Do --Reduce CoherentN until Probfit exceeds MinCoherentProb
If ( ( (CoherentN - 1) / AllN ) < MinCoherentFract ) OR (CoherentN < 2)
--Both conditions relate to CoherentN becoming too small for a coherent group
Exit Sub
End If
MaxRes = 0
MedianVal = MEDIAN( CoherentX ) --i.e. median of values in the vector
For CoherentCt = 1 To CoherentN
WtdResid = ABS( CoherentX[CoherentCt] - MedianVal ) / CoherentSigmaX[CoherentCt]
If WtdResid > MaxRes --i.e. if WtdResid is the largest value thus far
MaxRes = WtdResid
MaxResIndx = CoherentCt --row-index of data-point that will be rejected
End If --WtdResid > MaxRes
Next CoherentCt
BadCt = 1 + BadCt --in case Loop departure happens via Exit Sub above, I think
ReDim SCX[1 To CoherentN], ScXe[1 To CoherentN] --empties SCX and ScXe, and
--shortens each vector by 1, for each Loop
For CoherentCt = 1 To CoherentN --write CohX and CohSigmaX to SCX and ScXe
SCX[CoherentCt] = CoherentX[CoherentCt]
ScXe[CoherentCt] = CoherentSigmaX[CoherentCt]
Next CoherentCt
CoherentN = CoherentN - 1 --now decrease CoherentN
NumCoherent = 0
ReDim CoherentX[1 To CoherentN], CoherentSigmaX[1 To CoherentN]
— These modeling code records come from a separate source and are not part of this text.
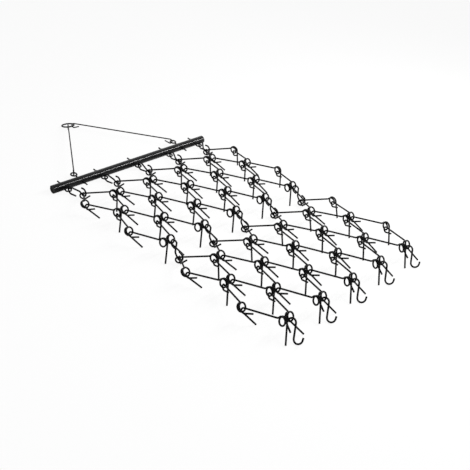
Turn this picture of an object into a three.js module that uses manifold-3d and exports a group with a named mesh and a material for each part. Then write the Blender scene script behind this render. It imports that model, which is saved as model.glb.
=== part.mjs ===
// Chain harrow (drag mat): a round drawbar with eye bolts, a folding tow triangle, and two mat
// sections of bent-bar tine links that hang on S-hooks. Millimetres, +Z up, +X towards the tow
// vehicle, +Y to its left. The harrow lies at rest on its tine tips, with the drawbar on the ground.
import * as THREE from 'three';
import { mergeVertices } from 'three/addons/utils/BufferGeometryUtils.js';
import Module from 'manifold-3d';

const wasm = await Module();
wasm.setup();

// Driving dimensions
const BAR_LENGTH = 1219;
const BAR_DIAMETER = 50.8;
const BAR_WALL = 3.2;
const BAR_ROLL_DEGREES = 4.5;
const BAR_EYE_PITCH = 266;
const TOW_EYE_OFFSET = 405;

const WIRE = 9.5;
const GAP = 0.4;

const COLUMN_PITCH = 251.3;
const COLUMNS = 5;
const LINK_PITCH = 192;
const FRONT_RUN = 145.2;
const RING_RADIUS = 23;
const RING_PAIR_OVERLAP = 1.1;
const RING_LEAN_DEGREES = 35;
const COIL_PITCH = 13.4;
const EYE_RADIUS = 16;
const EYE_PLAY = 3.3;
const EYE_SHIFT = 6;
const EYE_TAIL = 46;
const EYE_TAIL_RISE = 17;
const FRONT_EYE_REACH = 8;
const FRONT_EYE_DROP = 21.9;
const FRONT_TAIL_FLAT = 17;
const TINE_LENGTH = 123;
const TINE_SPLAY_DEGREES = 30;
const TIP_DEPTH = 3.9;

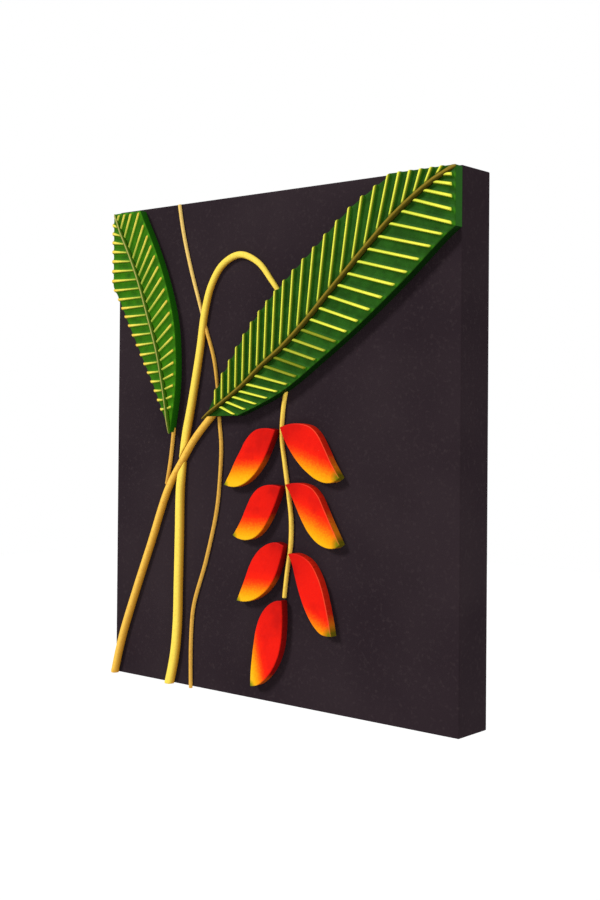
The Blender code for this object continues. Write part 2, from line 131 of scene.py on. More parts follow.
def relief(material, shader, height, depth):
    """Bump of this many millimetres from a 0..1 height."""
    bump = add(material, "ShaderNodeBump", [("Height", height)], Distance=depth / 1000.0)
    material.node_tree.links.new(shader.inputs["Normal"], bump.outputs["Normal"])


# Rolled emulsion: dull, with a fine orange-peel stipple about 1.5 mm across and faint lap marks
charcoal, shader = finish("charcoal_emulsion_rolled", 0.8, 0.04)
laps = mix(charcoal, mottle(charcoal, 90.0, 2.0, 0.3, 0.7), "21181d", "281f23")
flecks = mix(charcoal, mottle(charcoal, 3.0, 4.0, 0.55, 0.8), laps, "2e2528")
coat(charcoal, shader, flecks)
relief(charcoal, shader, mottle(charcoal, 1.5, 2.0), 0.05)


def placed(name, points, faces, material, replaced, smooth=True, sharp=None, values=None):
    points = np.asarray(points, float)
    u, v, h = points[:, 0], points[:, 1], points[:, 2]
    place = np.stack([u - PANEL_WIDTH / 2, -PANEL_DEPTH - h, v - HANG_V], -1) / 1000.0
    mesh = bpy.data.meshes.new(name)
    mesh.from_pydata(place.tolist(), [], faces)
    for label, column in (values or {}).items():
        layer = mesh.attributes.new(label, "FLOAT", "POINT")
        layer.data.foreach_set("value", np.ascontiguousarray(column, dtype=np.float32))
    mesh.polygons.foreach_set("use_smooth", np.full(len(mesh.polygons), smooth))
    if sharp:
        mesh.set_sharp_from_angle(angle=math.radians(sharp))
    mesh.materials.append(material)
    piece = bpy.data.objects.new(name, mesh)
    bpy.context.scene.collection.objects.link(piece)
    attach(piece, "root")
    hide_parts(*replaced)
    return piece


def tube_faces(rows, columns, turn=False):
    """Quads of a grid of rows whose columns close on themselves, and a cap at each end."""
    index = np.arange(rows * columns).reshape(rows, columns)
    nexts = np.roll(index, -1, axis=1)
    quads = np.stack([index[:-1], nexts[:-1], nexts[1:], index[1:]], -1).reshape(-1, 4)
    caps = [index[0][::-1].tolist(), index[-1].tolist()]
    if turn:
        return quads[:, ::-1].tolist() + [cap[::-1] for cap in caps]
    return quads.tolist() + caps


def panel_ring(inset, h, steps=6):
    """The panel's outline, drawn in by the inset, at height h, its corners turned on a small radius."""
    radius = max(PANEL_ARRIS - inset, 0.05)
    angles = np.linspace(0, np.pi / 2, steps)
    half = np.array([PANEL_WIDTH, PANEL_HEIGHT]) / 2
    ring = []
    for quarter in range(4):
        sign = np.array([(1, 1), (-1, 1), (-1, -1), (1, -1)][quarter])
        centre = half + sign * (half - inset - radius)
        turned = angles + quarter * np.pi / 2
        ring.append(centre + radius * np.stack([np.cos(turned), np.sin(turned)], -1))
    ring = np.concatenate(ring)
    return np.column_stack([ring, np.full(len(ring), h)])


ease = np.linspace(0, np.pi / 2, 6)
profile = [(PANEL_ARRIS * (1 - np.sin(a)), PANEL_ARRIS * (np.cos(a) - 1)) for a in ease]
profile += [(0, -PANEL_DEPTH + 0.6), (0.6, -PANEL_DEPTH), (PANEL_RAIL, -PANEL_DEPTH), (PANEL_RAIL, -PANEL_BOARD)]
rings = [panel_ring(inset, h) for inset, h in profile]
case = placed("panel_case", np.concatenate(rings), tube_faces(len(rings), len(rings[0]), True), charcoal,
              ("face_board", "rail_left", "rail_right", "rail_bottom", "rail_top"))

# The back of the top rail has a rebate for the hanger and, below its teeth, a pocket for the hook. Both are cut
# with a chisel before painting. The boxes give their corners in millimetres from the hanger's middle notch.
recesses = [((-23.3, -2.4, -2.1), (23.3, 2, 7.5)), ((-15.5, -8, -7), (15.5, 2, 3))]
cutters = []
for low, high in recesses:
    corners = [[(low, high)[bit >> k & 1][k] / 1000 for k in range(3)] for bit in range(8)]
    cutter_mesh = bpy.data.meshes.new("recess")
    cutter_mesh.from_pydata(corners, [], [(0, 2, 3, 1), (4, 5, 7, 6), (0, 1, 5, 4), (2, 6, 7, 3), (0, 4, 6, 2),
                                          (1, 3, 7, 5)])
    cutter = bpy.data.objects.new("recess", cutter_mesh)
    bpy.context.scene.collection.objects.link(cutter)
    cutters.append(cutter)
    carve = case.modifiers.new("recess", "BOOLEAN")
    carve.operation, carve.solver, carve.object = "DIFFERENCE", "EXACT", cutter
carved = bpy.data.meshes.new_from_object(case.evaluated_get(bpy.context.evaluated_depsgraph_get()))
case.modifiers.clear()
case.data = carved
for cutter in cutters:
    bpy.data.objects.remove(cutter)
carved.set_sharp_from_angle(angle=math.radians(40))

# Sawtooth hanger and its two nails: zinc-plated mild steel, pressed from strip, dull grey with a faint
# spangle a few millimetres across. It lies in a rebate in the back of the top rail, under two flat-headed nails.
zinc, shader = finish("zinc_plated_steel", 0.38, 0.5)
shader.inputs["Metallic"].default_value = 1.0
spangle = mix(zinc, mottle(zinc, 2.5, 1.0), "b9b8b2", "d0cec6")
coat(zinc, shader, spangle)
relief(zinc, shader, mottle(zinc, 0.6, 2.0), 0.02)
for name in ("hanger", "hanger_nail_left", "hanger_nail_right"):
    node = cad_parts[name]
    node.data.materials.clear()
    node.data.materials.append(zinc)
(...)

--empties CoherentX and CoherentSigmaX (contents preserved in SCX and ScXe),
--and shortens each vector by 1, for each Loop
For CoherentCt = 1 To ( CoherentN + 1 ) --because now reading from SCX and ScXe,
--which at this point are vectors with 1 extra element than CohX and CohSigmaX
If CoherentCt <> MaxResIndx --i.e. if NOT the biggest outlier in SCX, then write
--SCX values back to CoherentX, and ScXe values back to CoherentSigmaX:
NumCoherent = 1 + NumCoherent
CoherentX[NumCoherent] = SCX[CoherentCt]
CoherentSigmaX[NumCoherent] = ScXe[CoherentCt]
End If --CoherentCt <> MaxResIndx
Next CoherentCt
--SimpleWtdAv CoherentN, CoherentX, CoherentSigmaX, MeanVal, MeanErr, MSWD, Probfit
--Previous line is Ludwig original; next is Bodorkos equivalent (definitions above)
--which will yield MeanVal, MeanErr (1sigma absolute), MSWD and Probfit
Isoplot3.WtdAv(InpR, FALSE, FALSE, 1, FALSE, FALSE, 1)
Loop Until Probfit > MinCoherentProb --End of 12 December 2019 revisions
We only come out the end of this Loop if the MinCoherentProb condition has been satisfied, so now we just need one last check that MinCoherentFract is still satisfied:
If ( (CoherentN - 1) / AllN ) > MinCoherentFract
OkVal = TRUE
End If
BadCt = 0 --reset from Loop
Finally, reconcile the elements of the final CoherentX against the elements of the original AllX, and use value-differences to identify both the number of 'bad' data-rows (i.e. those eliminated by stepwise rejection as implemented in the Do... Loop), and the index-numbers of those bad rows:
For SpotCt = 1 To AllN
For CoherentCt = 1 To CoherentN
If CoherentX[CoherentCt] = AllX[SpotCt]
Exit For
End If --CoherentX[CoherentCt] = AllX[SpotCt]
Next CoherentCt
If CoherentCt > CoherentN --i.e. mismatch because AllX has an element missing from
--CoherentX because it was designated 'bad' by the Do... Loop
BadCt = 1 + BadCt
BadOnes[BadCt] = CoherentCt --i.e. index-number of 'bad' data-row
End If
Next SpotCt
So far, so good... but this subroutine finishes quite strangely, with an If that appears to completely circumvent the MinCoherentFract constraint!
If CoherentN > 1 --What is the point of the MinCoherentFract test, if OkVal will be
--set TRUE for *ANY* CoherentX vector with two or more elements? Don't understand
OkVal = TRUE
End If --CoherentN > 1
Lastly, tidy up the vector containing the index-numbers of rejected spots (which still has length AllN), preserving its existing contents:
If BadCt > 0
ReDim Preserve BadOnes[1 To BadCt]
End If
End Sub